They never reach running status. Initializing > Reconciling > Stopping so not sure how do I find the logs for failing instance
Last log in docker logs -f rancher-ha is the following on all three nodes
time=“2016-04-15T09:50:02Z” level=info msg=“Container agent is not running in state &types.ContainerState{Status:“exited”, Running:false, Paused:false, Restarting:false, OOMKilled:false, Dead:false, Pid:0, ExitCode:0, Error:”", StartedAt:“2016-04-15T09:46:52.499514335Z”, FinishedAt:“2016-04-15T09:47:02.105292501Z”}" component=docker
time=“2016-04-15T09:50:02Z” level=info msg=“Deleting container 89f5a53bd7ce3b263891f9d303fadd052b29edd048c9fe6af269151035893b06” component=docker
/var/log/docker.log is spamming
time=“2016-04-15T13:53:46.124242130Z” level=error msg=“Handler for GET /v1.22/containers/rancher-ha-agent/json returned error: No such container: rancher-ha-agent”

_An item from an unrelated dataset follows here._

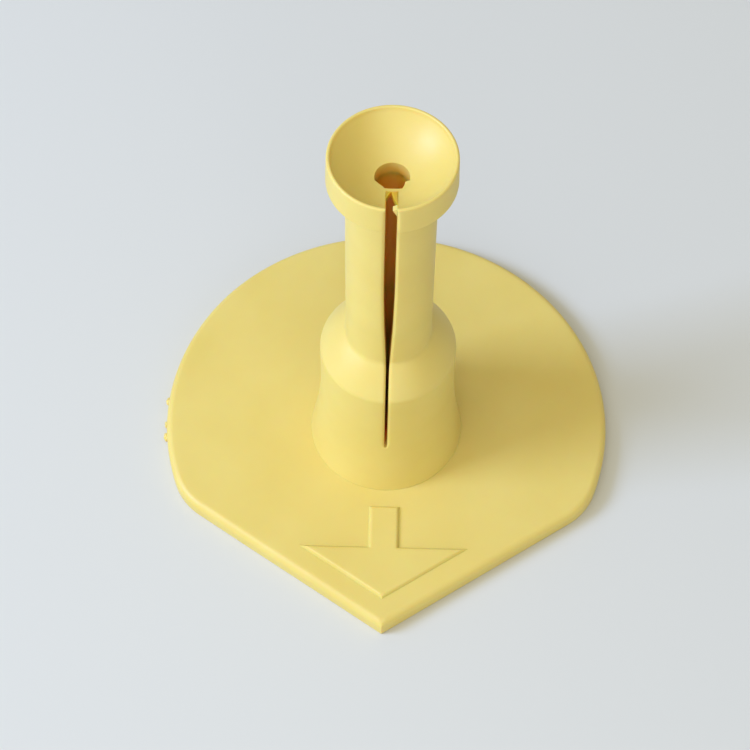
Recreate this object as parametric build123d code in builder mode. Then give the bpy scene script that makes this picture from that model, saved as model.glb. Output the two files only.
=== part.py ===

So that issue is fixed now, there were some loadbalancer issues. But I’ve hit another snag
So management stack is working great now but there’s a networking problem in the hosts that I’m adding. Containers are not able to communicate among each other, basically I cannot ping a container from any other worker node. Is there a different method for adding worker hosts to the HA stack?
Network agent has following in STDERR
RTNETLINK answers: No such file or directory
SIOCSARP: Invalid argument
arp: cannot set entry on line 2 of etherfile content-home/etc/cattle/ethers !
Also one more weird thing, Host ips on the UI are not correct. Nodes on which HA is running they have correct IPs but any host that I add get an incorrect one.
Good find. So Rancher is possibly doing a reverse DNS lookup on the Callback URL and that value is somehow being translated into the host IP address. Seems strange as it works on a single server without ELB.
So, enabling the Proxy protocol on the ELB i’m led to believe might fix this issue. I’ve not had success personally but it’s worth a shot if you get chance.
I’m having the same problem … and some container just does not start up and can not get “network agent” via shell to make a ping between them … and a bug you? Do you have a fix?
Check the logs for exited containers. I had two main issues, https certificates not matching URL and elb listerners being http https, it should be tcp and ssl.
when adding the host, you set it it to the IP of the host. These docs explain what you are doing when setting the CATTLE_AGENT_IP but just a different known use case of when it needs to be set.